You awake to Sonny and Cher on the radio, or rather, as it’s Christmas, Slade or Band Aid. You have all manner of things set up for your small child to have a magical Christmas, but it all goes wrong. The child is horrible for whatever reason and you fear that the holiday is ruined forever. Fear not, though, as next year you just do it all over again. Welcome to Groundhog Christmas Day.
Christmas 2015 was for us a pretty torrid time. For reasons we’ve never quite fathomed, our then nearly 3-year-old daughter Tilly was having an off-month. Days were full of tantrums, grumpiness and dreadful behaviour. Christmas, alas, was no exception. She was entirely unappreciative of her presents on Christmas morning and was rude and shouty for each set of family we took her to.
Our worst fears had, it seemed, been realised. Christmas was a car crash and it felt that our efforts to get our daughter to buy into the magic of Christmas had failed, leaving us feeling down and guilty. Fortunately for us and parents of all small children, a year is a long time in their small lives.
Fast forward twelve months and things have changed a good deal. While moodiness remained, as Tilly approaches four years old her appreciation of Christmas was transformed compared to the year before. Preschool had done loads about it, including writing a letter and meeting Father Christmas. Anticipation was fuelled for the big day. Best of all, she has no recollection of anything about Christmas from the previous year – not the tree, presents, anything, as far as we could gather. Although this was our fourth Christmas with her, from her point of view it was her very first.
In contrast to the terrible previous year, this Christmas has proven to be a resounding hit. We’ve done all the traditions – advent calendar, leaving out a mince pie, drink and reindeer food plus there was even sooty footprints by the fireplace on Christmas morning. Tilly loved the process and did a lot better with visiting family, even if we did have to switch to standby food, as Christmas lunch isn’t her thing.

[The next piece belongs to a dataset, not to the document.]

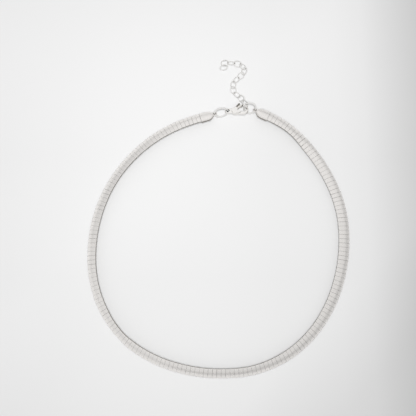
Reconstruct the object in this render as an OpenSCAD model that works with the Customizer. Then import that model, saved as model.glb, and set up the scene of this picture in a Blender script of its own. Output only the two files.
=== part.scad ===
// Choker collar: narrow domed plates crimped on a flat strip of woven wire, with end caps,
// jump rings, a lobster clasp and an extender chain. It lies on a level surface, with the
// outer edge of the band on the surface and the inner edge standing up.
// +Z is up, +Y points to the clasp, and the origin is on the surface under the middle.

/* [Band] */
// Width of a plate, across the band
plate_w = 6.2; // [5.9:0.1:6.3]
// Rise of the domed face above the section's centre
dome_h = 0.55; // [0.5:0.05:0.7]
// Depth of the folded back below the section's centre
back_d = 0.95; // [0.9:0.05:1.1]
// Thickness of the sheet that the plates are bent from
sheet_t = 0.25; // [0.2:0.01:0.28]
// Width of the sheet folded in behind each edge
fold_w = 1.25; // [1:0.05:1.6]
// Length of band that one plate takes, with the gap beside it
plate_pitch = 2.09; // [2.05:0.02:2.55]
// Gap between neighbouring plates, on the middle line of the band
plate_gap = 0.25; // [0.24:0.01:0.3]
// Direction of the left cap's mouth, in degrees anticlockwise from +X
left_end = 98.4; // [97:0.2:100]
// Direction of the right cap's mouth, one turn on
right_end = 428.7; // [427:0.1:430]

/* [Core strip] */
// Width of the woven strip
core_w = 4.4; // [4:0.1:4.5]
// Thickness of the woven strip
core_t = 0.3; // [0.25:0.01:0.32]
// Length of strip held inside each cap
core_in = 3; // [2:0.5:3]

/* [End caps] */
// Width of a cap
cap_w = 6.4; // [6.3:0.1:6.8]
// Length of a cap at full width
cap_len = 3.8; // [3.6:0.1:4.2]
// Distance from a cap's mouth to the middle of its eye
eye_at = 7.35; // [7.2:0.05:7.6]
// Diameter of a cap's eye
eye_d = 1.5; // [1.4:0.05:1.6]

/* [Jump rings] */
// Wire diameter of the jump rings
ring_wire = 0.8; // [0.7:0.05:0.85]
// Outside length of the long ring, between cap and clasp
ring_left_l = 7.7; // [7.6:0.1:7.8]
// Outside width of the long ring
ring_left_w = 5.2; // [5:0.1:5.4]
// Outside length of the ring that the clasp hooks into
ring_right_l = 6.8; // [6.7:0.1:7]
// Outside width of the ring that the clasp hooks into
ring_right_w = 6.2; // [6:0.1:6.3]

/* [Clasp] */
// Thickness of the claw
claw_t = 2; // [1.8:0.1:2.2]
// Thickness of the lever
lever_t = 1; // [0.9:0.05:1.05]
// Roll of the clasp about its own length, in degrees
clasp_roll = 20; // [18:1:22]
// How far the lever swings in from the nose, in degrees
lever_swing = 16; // [0:1:17]

/* [Extender chain] */
// Outside length of a link
link_l = 4.4; // [4.35:0.01:4.45]
// Outside width of a link
link_w = 3.4; // [3.35:0.01:3.45]
// Wire diameter of a link
link_wire = 0.45; // [0.4:0.01:0.47]

/* [Hidden] */
$fn = 48;

// Where the loop's centre lies from the origin, so that the whole piece is centred
loop_centre = [0.27, -15.17];

// Depth of a cut or shape that is to reach past both faces of what it meets
through = 4;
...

It nevertheless felt that we’d had a proper Christmas this year. Being a bit older, I’m expecting that she probably will have some memory of this Christmas next year. I’m pretty glad though that the short term nature of infant’s memories have given us a few years of practice and when it counted, it felt like we pretty much aced it. Phew. Just as well we’ve a year to recover for the next one! Happy new year.